The defendants contend that Alexander’s complaint is the third type of “shotgun pleading” because the pleading “does not separate each cause of action or claim for relief into a different count.” (Doc. 20 at 6) Although correct, the complaint is sufficiently clear for both the defendants and the district court to discern Alexander’s
1 “Unpublished opinions are not considered binding precedent, but they may be cited as persuasive authority.” 11th Cir. Rule 36-2. specific claims against a specific defendant based on that defendant’s alleged acts. Consequently, as written the complaint “give[s] the defendants adequate notice of the claims against them and the grounds upon which each claim rests.” Wieland,
792 F.3d at 2323. Dismissal of this pro se complaint as a “shotgun pleading” is unwarranted. B. Motion to Dismiss: Although a pro se complaint receives a generous interpretation, see, e.g., Haines
v. Kerner, 404 U.S. 519 (1972) (per curiam), and Roy v. Ivy, 53 F.4th 1338, 1346 (11th Cir. 2022), the complaint must meet certain pleading requirements. The complaint must “give the defendant fair notice of what the . . . claim is and the grounds upon which it rests” and must provide “more than labels and conclusions [or] a formulaic recitation of the elements of the cause of action . . . .” Bell Atlantic Corp. v. Twombly,
550 U.S. 544, 555 (2007). In short, the “[f]actual allegations must be enough to raise a right to relief above the speculative level . . . .” Twombly, 550 U.S. at 555. Ashcroft v. Iqbal, 556 U.S. 662, 677–78 (2009), summarizes the pleading requirements as follows: Under Federal Rule of Civil Procedure 8(a)(2), a pleading must contain a “short and plain statement of the claim showing that the pleader is entitled to relief.” As the Court held in Twombly, 550 U.S. 544, 127 S. Ct. 1955, 167 L. Ed. 2d 929, the pleading standard Rule 8 announces does not require “detailed factual allegations,” but it demands more than an unadorned, the- defendant-unlawfully-harmed-me accusation. Id., at 555, 127 S. Ct. 1955 (citing Papasan v. Allain, 478 U.S. 265, 286, 106 S. Ct. 2932, 92 L. Ed. 2d 209 (1986)). A pleading that offers “labels and conclusions” or “a formulaic recitation of the elements of a cause of action will not do.” 550 U.S., at 555, 127 S. Ct. 1955. Nor does a complaint suffice if it tenders “naked assertion[s]” devoid of “further factual enhancement.” Id., at 557, 127 S. Ct. 1955. Davis v. Coca-Cola Bottling Co. Consol., 516 F.3d 955, 974 n.43 (11th Cir. 2008), explains that “Twombly [i]s a further articulation of the standard by which to evaluate the sufficiency of all claims brought pursuant to Rule 8(a).” As a consequence, Twombly governs a Section 1983 prisoner complaint. Douglas v. Yates, 535 F.3d 1316, 1321 (11th Cir. 2008).

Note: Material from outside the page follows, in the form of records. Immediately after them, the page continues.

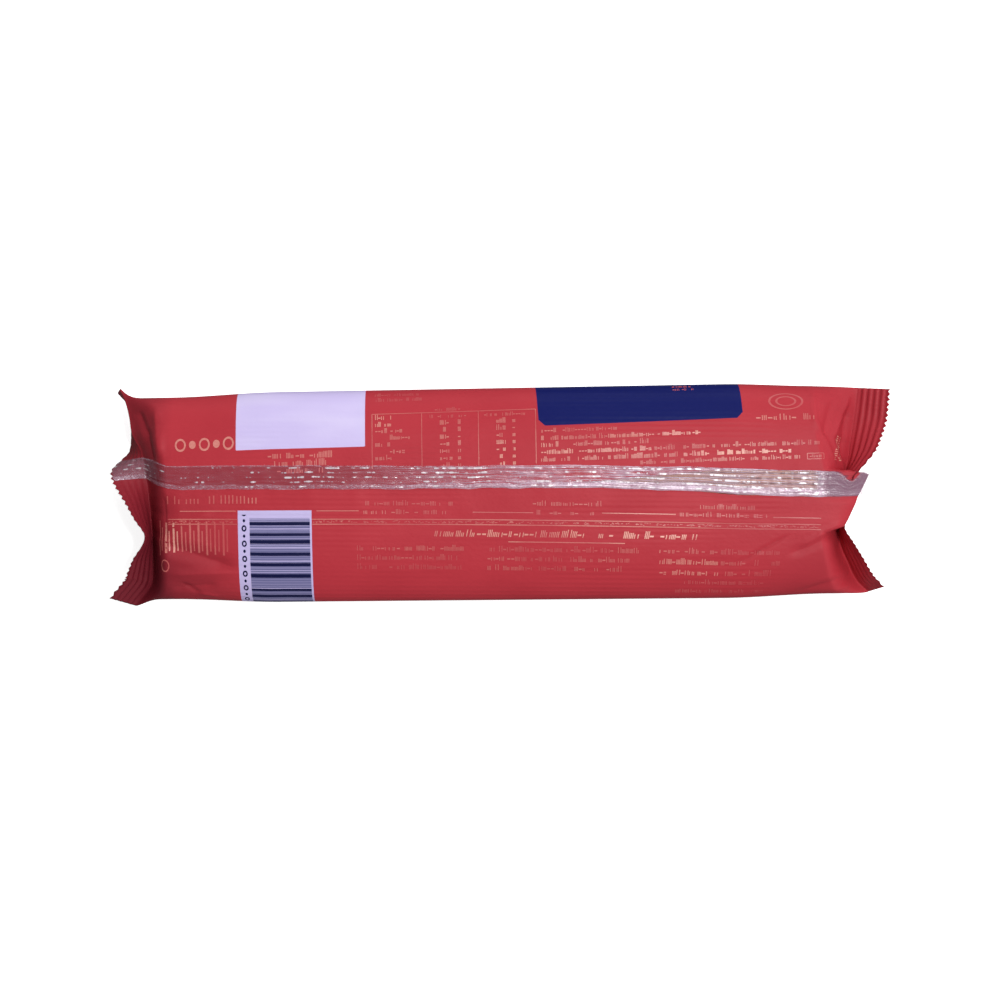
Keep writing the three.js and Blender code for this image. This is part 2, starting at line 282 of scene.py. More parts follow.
def seal_line(end, q):
    """The line where an end's crimp starts."""
    y = end.middle + q * end.width / 2
    return np.stack([end.outward * end.at("reach", q), y, end.at("height", q)], -1)


def crimp_directions(end, q):
    """Out across the crimp, up off its face, and the level direction square to the seal."""
    tangent = seal_line(end, np.minimum(q + 0.01, 1)) - seal_line(end, np.maximum(q - 0.01, -1))
    tangent[..., 2] = 0
    tangent = unit(tangent)
    level = np.stack([tangent[..., 1], -tangent[..., 0], 0 * q], -1) * end.outward
    level = unit(mix(level, ALONG * end.outward, SQUARE_TO_PACK))
    tilt = np.radians(end.at("tilt", q))[..., None]
    lean = end.at("lean", q)[..., None]
    out = unit(level * np.cos(tilt) + UP * np.sin(tilt) + ACROSS * lean)
    face = UP * np.cos(tilt) - level * np.sin(tilt)
    return out, face, level


def crimp_point(end, distance, q, side):
    """The crimp at a distance from the seal line: a sheet with ridges along the seal."""
    out, face, _ = crimp_directions(end, q)
    fade = ease(0, RIDGE_PITCH / 2, distance)
    ridge = RIDGE_HEIGHT * np.cos(2 * np.pi * distance / RIDGE_PITCH) * fade * end.at("ridges", q)
    sway = 0.35 * value_noise(q * 7 + 3, distance / 9, 11 + end.outward) * ease(0, 6, distance)
    half = FILM_THICKNESS / 2 * np.sqrt(np.maximum(1 - q**12, 0))
    offset = (side * half + ridge + sway)[..., None]
    return seal_line(end, q) + out * np.asarray(distance)[..., None] + face * offset


def tooth(q):
    """The zigzag of the cut edge: a soft triangle wave, a little uneven."""
    phase = (q + 1) / 2 * TEETH
    wave = 2 * np.abs(phase % 1 - 0.5)
    uneven = 1 + 0.25 * value_noise(phase / 2, phase * 0, 5)
    return TOOTH_DEPTH * (wave - 0.5) * uneven


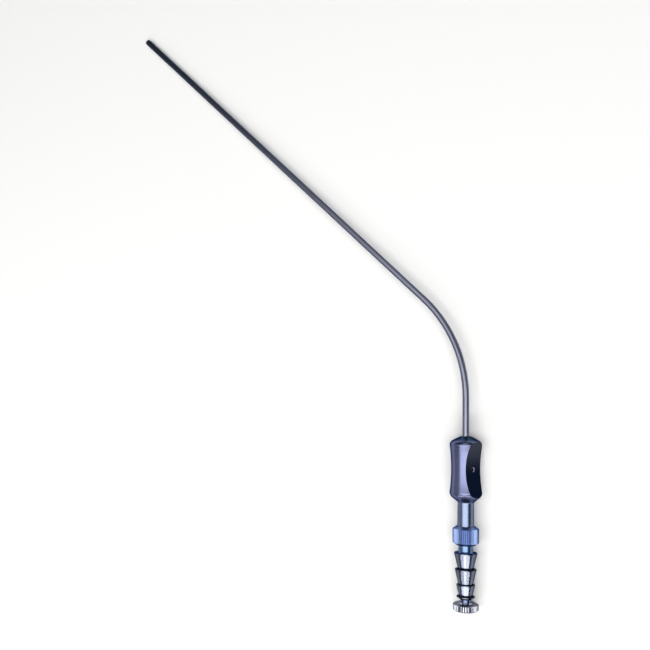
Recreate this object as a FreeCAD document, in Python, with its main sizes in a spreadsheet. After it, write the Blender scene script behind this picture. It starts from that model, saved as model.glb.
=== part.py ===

On a motion to dismiss under Rule 12(b)(6), the allegations in the complaint are viewed in the light most favorable to the plaintiff. Omar ex rel. Cannon v. Lindsey, 334 F.3d 1246, 1247 (11th Cir. 2003), Hill v. White, 321 F.3d 1334, 1335 (11th Cir. 2003). The allegations of fact and any reasonable inference must combine to “state a claim to relief that is plausible on its face.” Bell Atlantic Corp., 550 U.S. at 570. And as
Iqbal, 556 U.S. at 678, explains, “[a] claim has facial plausibility when the plaintiff pleads factual content that allows the court to draw the reasonable inference that the defendant is liable for the misconduct alleged.” Also, Iqbal, 556 U.S. at 678–79, instructs that “plausibility” is greater than a mere “possibility” but less than a “probability.”
The plausibility standard is not akin to a “probability requirement,” but it asks for more than a sheer possibility that a defendant has acted unlawfully.
[W]here the well-pleaded facts do not permit the court to infer more than the mere possibility of misconduct, the complaint has alleged — but it has not “shown” — “that the pleader is entitled to relief.”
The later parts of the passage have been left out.